++++ COLLECTED MATERIAL ++++

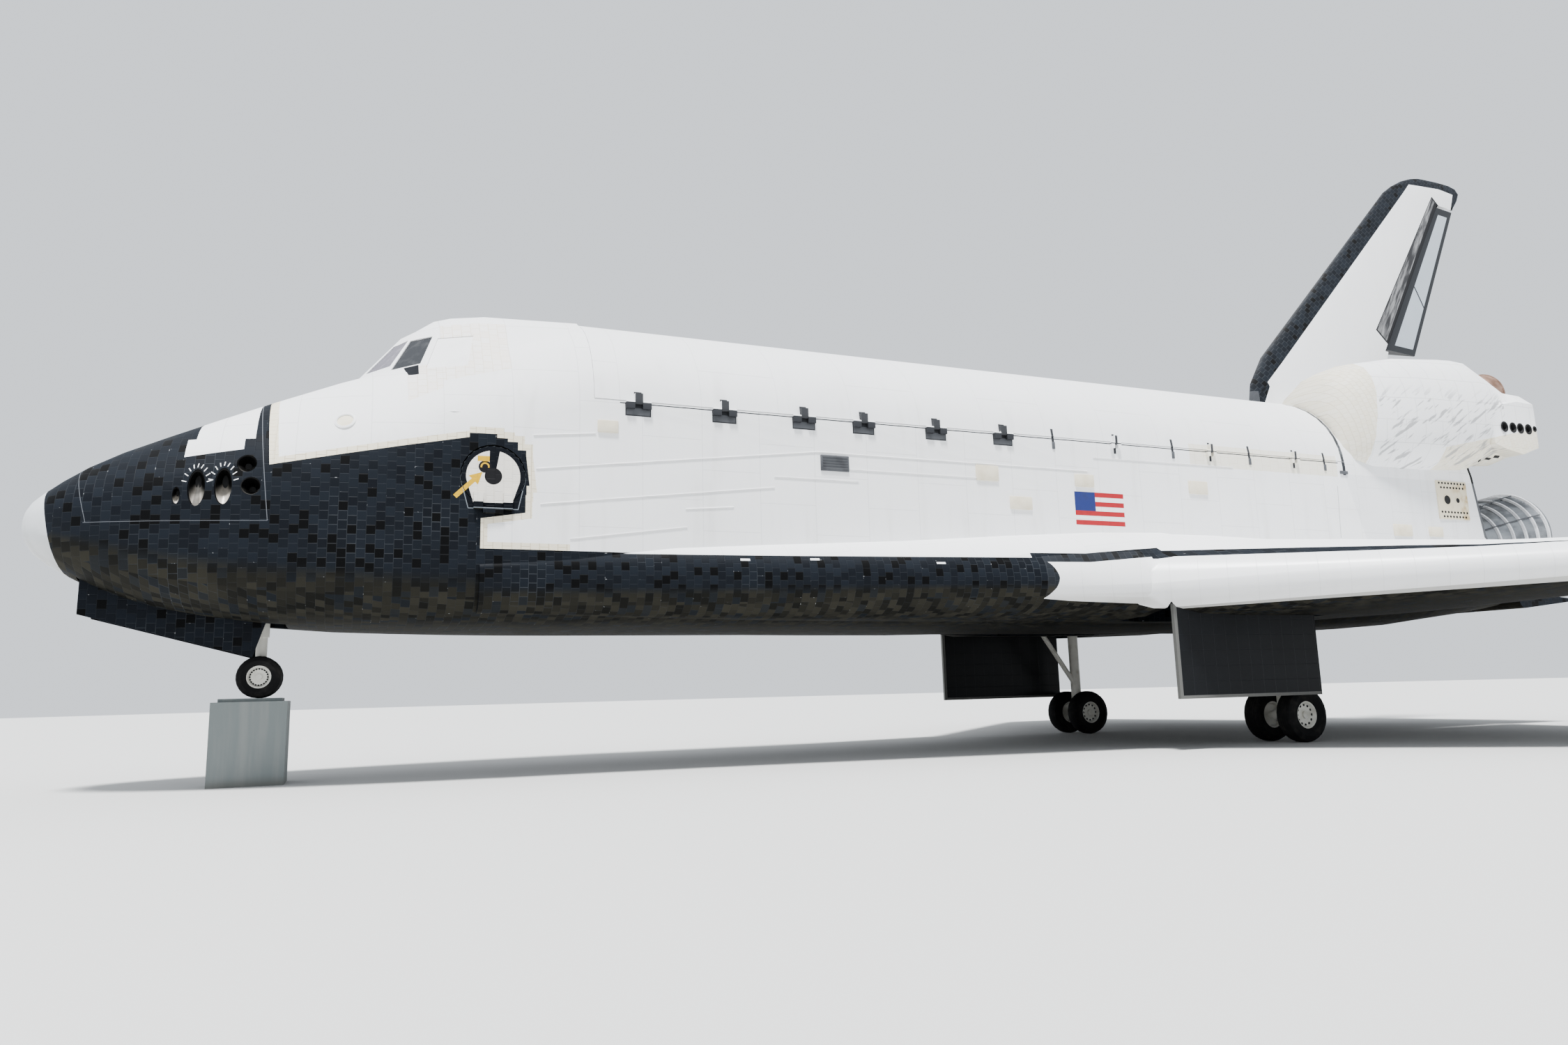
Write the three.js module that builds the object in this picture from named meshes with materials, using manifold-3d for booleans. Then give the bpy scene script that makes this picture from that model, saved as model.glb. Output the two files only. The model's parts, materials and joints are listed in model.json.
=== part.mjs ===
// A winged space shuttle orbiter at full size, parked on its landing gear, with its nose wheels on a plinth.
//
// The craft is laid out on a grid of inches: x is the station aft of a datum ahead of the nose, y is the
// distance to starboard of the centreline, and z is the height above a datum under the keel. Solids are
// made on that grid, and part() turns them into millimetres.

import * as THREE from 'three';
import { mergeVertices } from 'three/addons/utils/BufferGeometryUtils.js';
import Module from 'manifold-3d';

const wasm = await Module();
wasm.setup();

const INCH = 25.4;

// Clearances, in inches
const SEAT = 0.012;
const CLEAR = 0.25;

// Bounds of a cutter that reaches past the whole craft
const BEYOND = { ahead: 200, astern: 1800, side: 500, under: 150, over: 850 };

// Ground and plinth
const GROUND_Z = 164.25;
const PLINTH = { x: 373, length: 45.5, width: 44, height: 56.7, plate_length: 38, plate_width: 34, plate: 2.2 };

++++

_OBJECTIVE_
Print the material above once more, exactly.

_CORRECT RESPONSE_
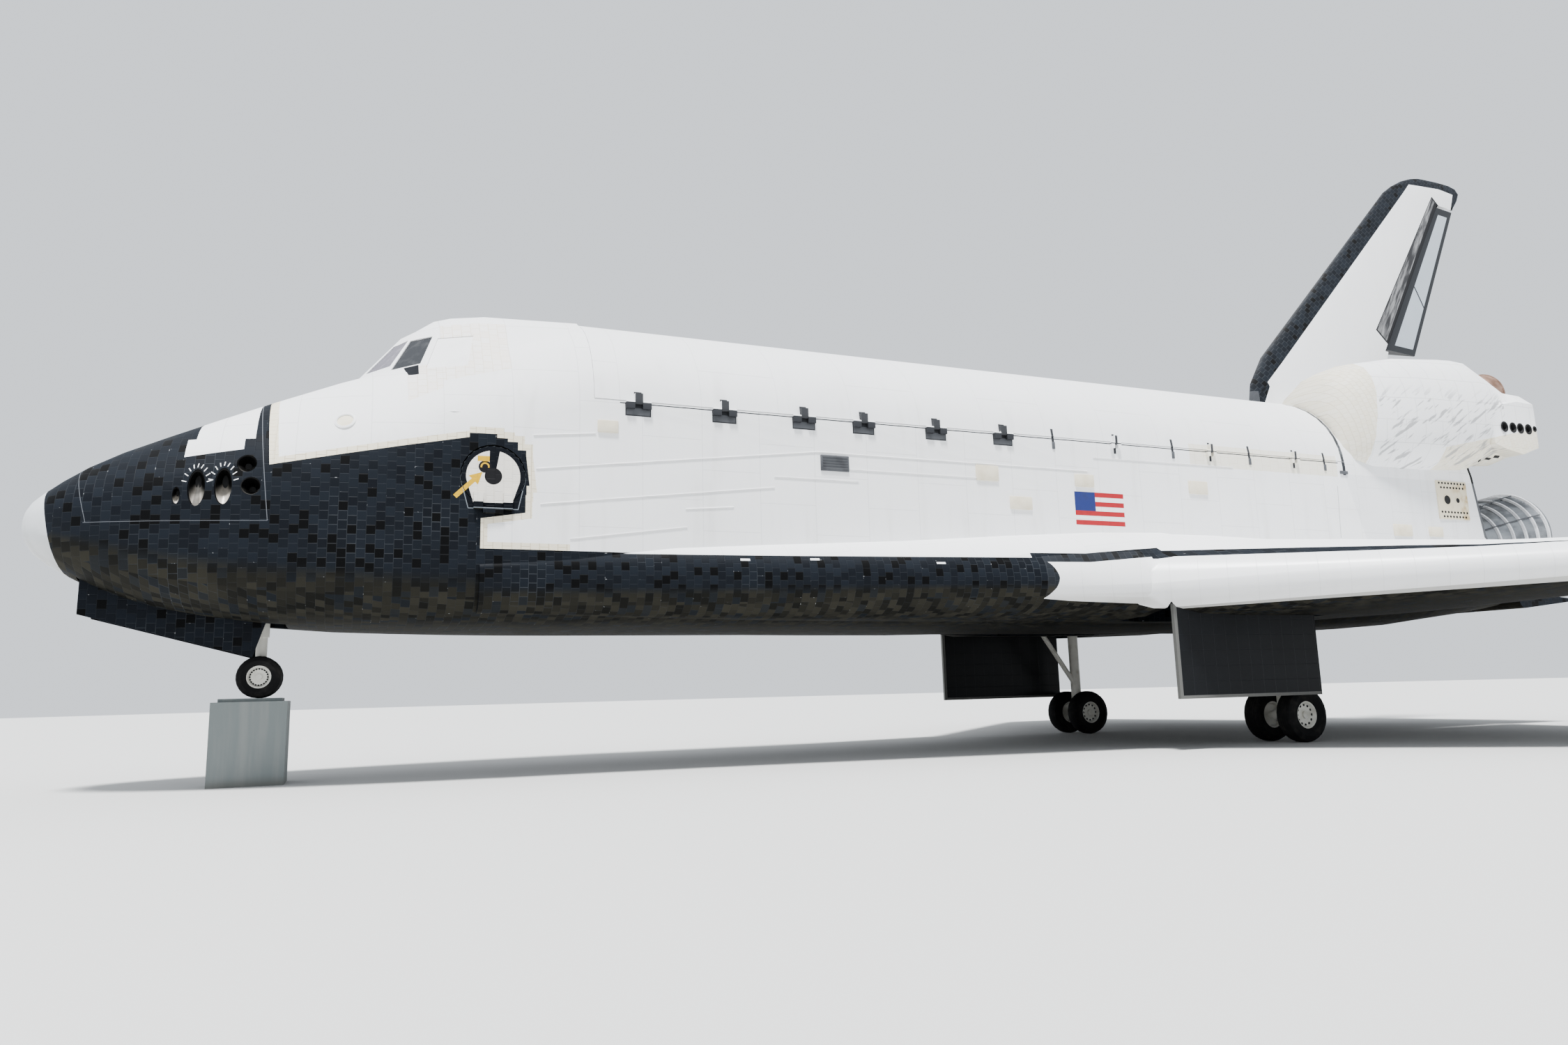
Write the three.js module that builds the object in this picture from named meshes with materials, using manifold-3d for booleans. Then give the bpy scene script that makes this picture from that model, saved as model.glb. Output the two files only. The model's parts, materials and joints are listed in model.json.
=== part.mjs ===
// A winged space shuttle orbiter at full size, parked on its landing gear, with its nose wheels on a plinth.
//
// The craft is laid out on a grid of inches: x is the station aft of a datum ahead of the nose, y is the
// distance to starboard of the centreline, and z is the height above a datum under the keel. Solids are
// made on that grid, and part() turns them into millimetres.

import * as THREE from 'three';
import { mergeVertices } from 'three/addons/utils/BufferGeometryUtils.js';
import Module from 'manifold-3d';

const wasm = await Module();
wasm.setup();

const INCH = 25.4;

// Clearances, in inches
const SEAT = 0.012;
const CLEAR = 0.25;

// Bounds of a cutter that reaches past the whole craft
const BEYOND = { ahead: 200, astern: 1800, side: 500, under: 150, over: 850 };

// Ground and plinth
const GROUND_Z = 164.25;
const PLINTH = { x: 373, length: 45.5, width: 44, height: 56.7, plate_length: 38, plate_width: 34, plate: 2.2 };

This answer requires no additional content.